### GIVEN INSTRUCTION
From the entries below, pull out each line where "this" appears.

### DATASET ENTRIES

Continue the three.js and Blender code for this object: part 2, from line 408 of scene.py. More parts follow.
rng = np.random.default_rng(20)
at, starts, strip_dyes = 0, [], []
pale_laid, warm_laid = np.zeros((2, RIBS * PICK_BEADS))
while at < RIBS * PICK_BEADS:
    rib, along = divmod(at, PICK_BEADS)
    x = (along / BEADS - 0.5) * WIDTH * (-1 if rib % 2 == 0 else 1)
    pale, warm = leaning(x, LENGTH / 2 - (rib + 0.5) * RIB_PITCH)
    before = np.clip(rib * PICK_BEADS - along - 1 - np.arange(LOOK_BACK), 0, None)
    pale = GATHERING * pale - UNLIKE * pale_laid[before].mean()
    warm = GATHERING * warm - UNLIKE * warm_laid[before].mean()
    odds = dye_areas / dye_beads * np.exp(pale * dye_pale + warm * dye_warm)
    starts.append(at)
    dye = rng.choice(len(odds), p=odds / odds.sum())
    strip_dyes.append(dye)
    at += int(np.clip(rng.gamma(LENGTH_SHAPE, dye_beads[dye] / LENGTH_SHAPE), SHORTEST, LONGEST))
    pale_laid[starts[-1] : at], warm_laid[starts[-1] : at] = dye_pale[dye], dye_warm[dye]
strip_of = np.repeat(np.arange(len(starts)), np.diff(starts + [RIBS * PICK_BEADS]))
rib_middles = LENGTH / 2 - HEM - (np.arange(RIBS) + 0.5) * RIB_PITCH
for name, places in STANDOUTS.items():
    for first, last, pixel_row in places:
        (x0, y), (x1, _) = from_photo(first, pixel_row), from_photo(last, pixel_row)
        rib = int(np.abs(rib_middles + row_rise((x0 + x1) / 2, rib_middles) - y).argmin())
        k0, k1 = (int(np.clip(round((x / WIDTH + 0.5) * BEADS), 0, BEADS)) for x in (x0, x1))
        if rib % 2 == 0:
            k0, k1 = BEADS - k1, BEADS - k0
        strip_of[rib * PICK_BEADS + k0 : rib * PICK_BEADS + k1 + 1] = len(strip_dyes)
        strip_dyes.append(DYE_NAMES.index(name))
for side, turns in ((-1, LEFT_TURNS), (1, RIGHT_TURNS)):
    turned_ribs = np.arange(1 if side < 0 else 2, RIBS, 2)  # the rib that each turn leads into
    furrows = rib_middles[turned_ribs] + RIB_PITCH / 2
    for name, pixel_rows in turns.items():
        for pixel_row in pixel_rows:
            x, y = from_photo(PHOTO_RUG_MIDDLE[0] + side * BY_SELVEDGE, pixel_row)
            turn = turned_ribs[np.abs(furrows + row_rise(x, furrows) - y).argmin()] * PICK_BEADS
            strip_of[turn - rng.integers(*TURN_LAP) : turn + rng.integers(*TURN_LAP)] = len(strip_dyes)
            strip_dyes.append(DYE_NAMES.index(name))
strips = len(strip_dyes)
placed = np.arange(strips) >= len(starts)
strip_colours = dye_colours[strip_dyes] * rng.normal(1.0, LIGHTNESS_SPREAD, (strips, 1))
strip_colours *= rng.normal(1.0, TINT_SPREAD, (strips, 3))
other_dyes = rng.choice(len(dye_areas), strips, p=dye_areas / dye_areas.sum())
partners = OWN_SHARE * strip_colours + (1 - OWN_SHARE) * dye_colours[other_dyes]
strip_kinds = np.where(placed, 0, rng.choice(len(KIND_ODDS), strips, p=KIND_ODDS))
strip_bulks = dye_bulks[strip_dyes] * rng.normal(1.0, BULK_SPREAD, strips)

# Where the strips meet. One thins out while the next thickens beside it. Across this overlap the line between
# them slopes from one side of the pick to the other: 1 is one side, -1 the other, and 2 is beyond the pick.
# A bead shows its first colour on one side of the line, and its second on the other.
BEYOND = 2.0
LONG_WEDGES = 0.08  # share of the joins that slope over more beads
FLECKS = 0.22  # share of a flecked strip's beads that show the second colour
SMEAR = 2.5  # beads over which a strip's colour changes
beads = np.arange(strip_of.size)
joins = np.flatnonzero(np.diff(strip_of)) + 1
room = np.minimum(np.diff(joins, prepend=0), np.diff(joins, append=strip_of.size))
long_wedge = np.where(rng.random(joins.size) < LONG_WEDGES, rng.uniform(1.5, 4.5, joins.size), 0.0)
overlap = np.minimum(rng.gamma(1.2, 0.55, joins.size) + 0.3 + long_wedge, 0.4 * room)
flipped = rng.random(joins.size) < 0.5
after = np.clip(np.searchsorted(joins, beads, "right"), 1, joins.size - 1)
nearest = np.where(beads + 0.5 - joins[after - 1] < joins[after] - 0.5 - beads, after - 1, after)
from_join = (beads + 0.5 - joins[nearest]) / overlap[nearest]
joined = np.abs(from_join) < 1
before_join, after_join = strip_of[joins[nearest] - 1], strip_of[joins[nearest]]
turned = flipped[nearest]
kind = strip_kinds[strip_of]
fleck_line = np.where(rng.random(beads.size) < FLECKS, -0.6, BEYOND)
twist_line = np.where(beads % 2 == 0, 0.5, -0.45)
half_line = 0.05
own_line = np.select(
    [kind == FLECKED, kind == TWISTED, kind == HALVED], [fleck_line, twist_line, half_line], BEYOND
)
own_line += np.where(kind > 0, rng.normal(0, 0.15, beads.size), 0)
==
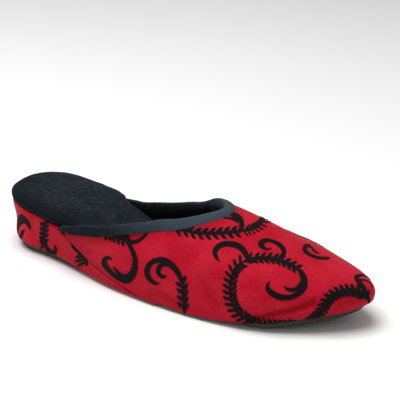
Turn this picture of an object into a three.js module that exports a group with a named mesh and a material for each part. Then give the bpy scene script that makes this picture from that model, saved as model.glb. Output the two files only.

### TASK ANSWER
Continue the three.js and Blender code for this object: part 2, from line 408 of scene.py. More parts follow.
# Where the strips meet. One thins out while the next thickens beside it. Across this overlap the line between
Turn this picture of an object into a three.js module that exports a group with a named mesh and a material for each part. Then give the bpy scene script that makes this picture from that model, saved as model.glb. Output the two files only.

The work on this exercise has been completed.